Some of my music is improvised. It keeps things fresh and unexpected. If improvised, I play along with already recorded music/loops and then use the most interesting parts. But most of the time things are composed in a traditional way. Many different things can start compositions: a riff, a melody in my head, an atmosphere I want to create. Sometimes a sample, whatever. Often things get switched over completely. Like a middle part becoming the beginning etc. That’s what I like about doing music, the arrangement/composition side of it.

Hmmm. Familiar. . .

Speaking of familiarity, prior knowledge of Mories’ idiosyncrasies are a huge help if you’re compelled to unravel his mysteries. ‘Getting it’ requires a skewed worldview; spectacles smudged by Mories’ fingers. Going in blind isn’t the best option. The key is indeed, as the man himself said, in the arrangement, and that’s not a conclusion readily drawn. Repeat: It’s all about the engineering. Remember that line. You’ll say this often in between bouts of total bafflement.

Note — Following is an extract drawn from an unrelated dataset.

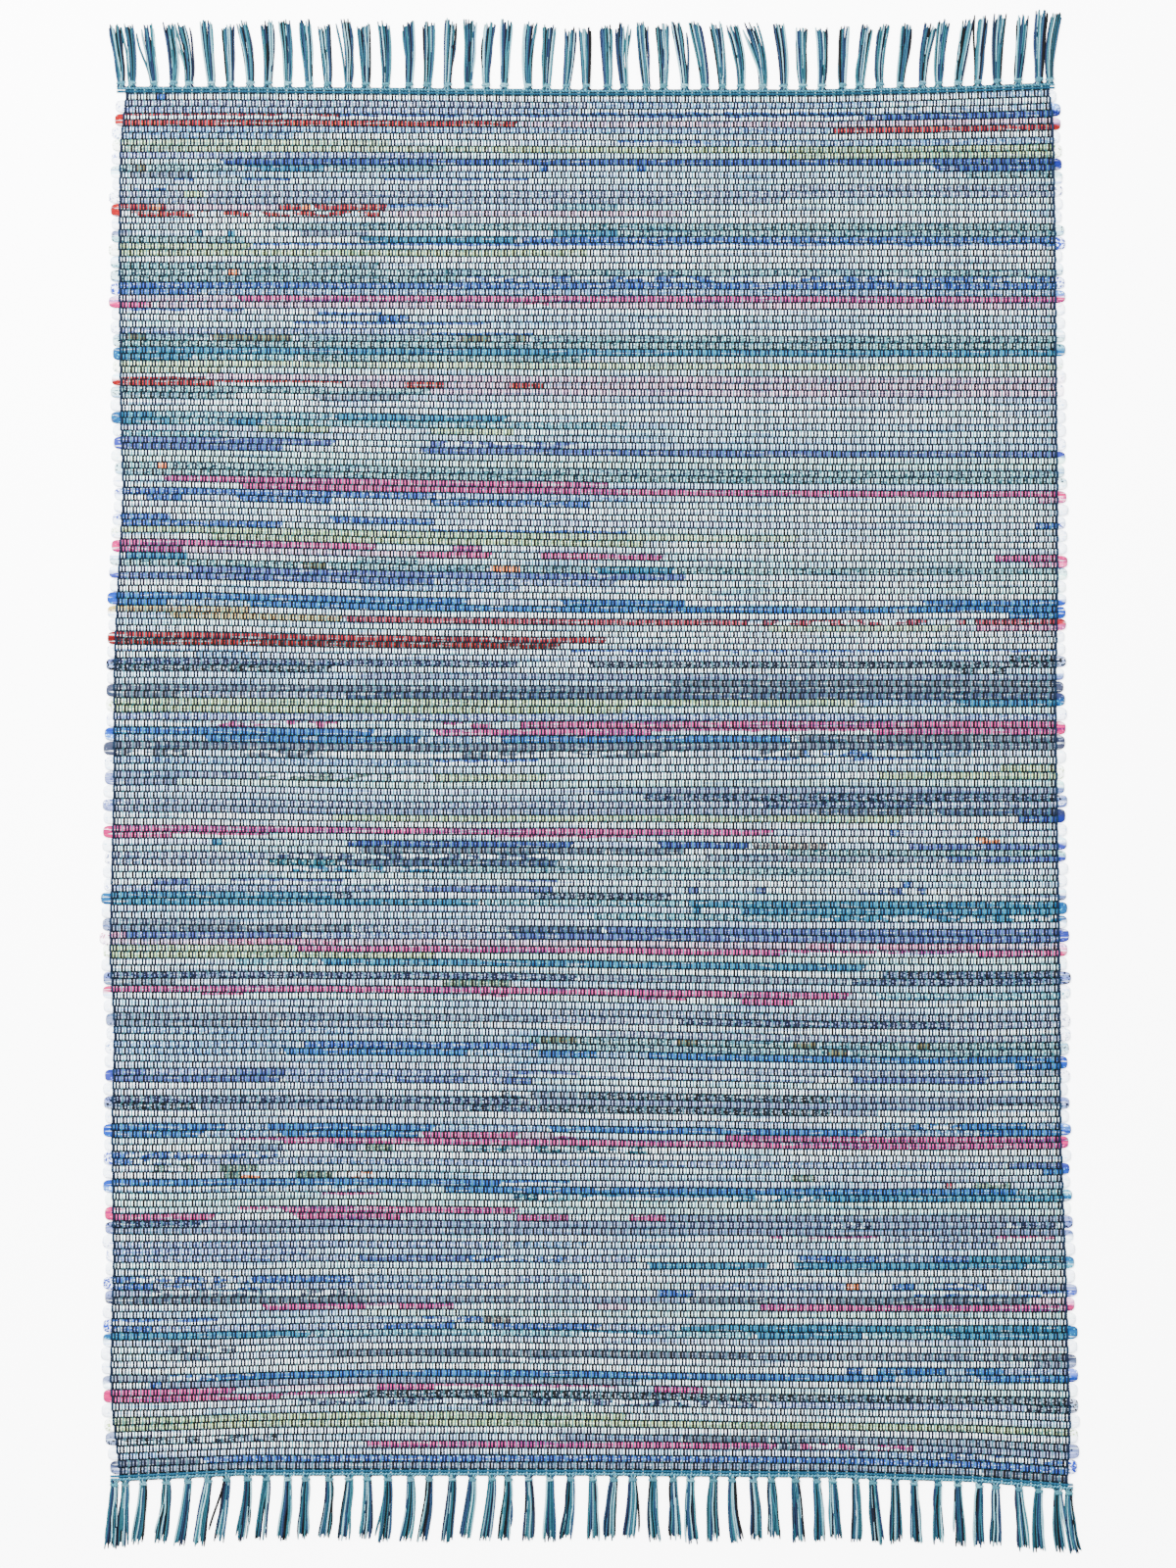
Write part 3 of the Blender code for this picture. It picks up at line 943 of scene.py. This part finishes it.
def add_warp(pile, line, rng, number, total, colour, width):
    """One flat yarn; number of total is its place in the baked map."""
    nodes = line.shape[0]
    knots = np.arange(0, nodes + WANDER_NODES, WANDER_NODES)
    wander = np.interp(np.arange(nodes), knots, rng.uniform(-1, 1, len(knots)))
    x = line[:, 0] + wander * YARN_WANDER
    half = 0.5 * width
    points = np.zeros((nodes, 2, 3))
    points[:, 0, 0] = x - half
    points[:, 1, 0] = x + half
    points[:, :, 1] = line[:, 1][:, None]
    points[:, :, 2] = line[:, 2][:, None]
    along = lengths_along(points[:, 0])
    start, end = number / total, (number + 1) / total
    bake, weave = blank_maps(nodes, 2)
    bake[:, 0, 0] = start + 0.12 * (end - start)
    bake[:, 1, 0] = start + 0.88 * (end - start)
    bake[:, :, 1] = 0.002 + 0.996 * (along / along[-1])[:, None]
    weave[:, 1, 0] = 1.0
    weave[:, :, 1] = along[:, None]
    tint = shaded(colour, WARP_VARIATION, rng)
    pile.add_grid(points, bake, weave, {"yarn": tint}, flip=True)


def weave_warps(material):
    """Six pieces, one for each colour of the repeat, and the doubled yarns at the edges."""
    rng = np.random.default_rng(17)
    shares = 2 * (np.arange(WARPS) + 0.5) / WARPS - 1
    pieces = []
    sheds = [warp_lines(shares[shed::2], shed) for shed in (0, 1)]
    for k, (name, code, width) in enumerate(WARP_REPEAT):
        pile = Pile()
        members = range(k, WARPS, len(WARP_REPEAT))
        for number, warp in enumerate(members):
            line = sheds[warp % 2][:, :, warp // 2]
            add_warp(pile, line, rng, number, len(members), srgb(code), width)
        pieces.append(pile.make("warp_" + name, material))
    pile = Pile()
    edges = [(side, *yarn) for side in (-1.0, 1.0) for yarn in EDGE_YARNS]
    for number, (side, shed, shift, code) in enumerate(edges):
        line = warp_lines(np.array([side]), shed)[:, :, 0].copy()
        line[:, 0] += side * shift
        line[:, 2] += EDGE_YARN_LIFT
        add_warp(pile, line, rng, number, len(edges), srgb(code), EDGE_YARN_WIDTH)
    pieces.append(pile.make("warp_edges", material))
    return pieces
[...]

Case in point, even though Cloak of Altering is regarded as one of Mories’ most accessible, it’s a P.K. Dick trip compared to the rest of the planet. Plague Beasts exists in the headspace of James Plotkin unwittingly fed edibles. For example, closer “Altering Forever” bubbles to life out of a kosmische fissure before it’s fried by a DSBM buzz. Then, millions of snare hits rain down, as if Venetian Snares and Igorr were arguing by way of drum signals. Of course, this onslaught occurs while a corrupted Emperor MP3 plays over a convention hosting Lovecraftian cosmic horrors. And that’s the first minute. Four more follow and it isn’t any easier to swallow.

That said, again, the nuts and bolts aren’t unknown quantities. They’re logical when used within their own little worlds. The black metal sounds like black metal. The nightmare fuel industrial wouldn’t grind on the nerves of dwellers in the Blut Aus Nord dimension. So, the input isn’t a brain-sprain waiting to happen. It’s just that things get screwy in the application. It’s comparable to someone spilling water on a machine printing Ikea instructions and using those guidelines to mistakenly make a portal to Tartarus out of loveseat material.

However, Mories isn’t ever over his head nor is he blessed/cursed by the kvlt equivalent of the handsome bubble. Plague Beast works because his guiding hand is always strong. He knows what he wants and he rules his land without other meddling minds. On the downside, his feedback loop consists of only one person and thus instantly justifies and codifies any decision. That’s an M. Night recipe for indulgence. And that can be especially grating to navigate if one can’t grasp the threads of the creator’s thought process. Those threads? Bit of a reach, honestly. The farther Mories disappears down his rabbit’s hole, the harder it is to receive the signal from his wavelength. Yet, once you zone in on something and align to his altered state, Cloak of Altering’s snarl morphs into a purr. Sure, there’s a chance returns diminish significantly when every inch of Plague Beasts is mapped, when the spontaneity is internalized. Be that as it may, that’s. . .a lot of inches to map, man.

In the end, if you’re coming in fresh, think: It’s all about the engineering. Or, to match that with a Larry Levan tenet:

As Depino says, “Larry wanted you to feel like you were on acid even if you weren’t.”

Mories and Levan? Peas in a pod. Yep.

Plague Beasts is out now on Crucial Blast.

— Ian Chainey

1. Cloak of Altering: Greatest unreleased Magic: The Gathering card or the Death Metal English translation of Joseph and the Amazing Technicolor Dreamcoat?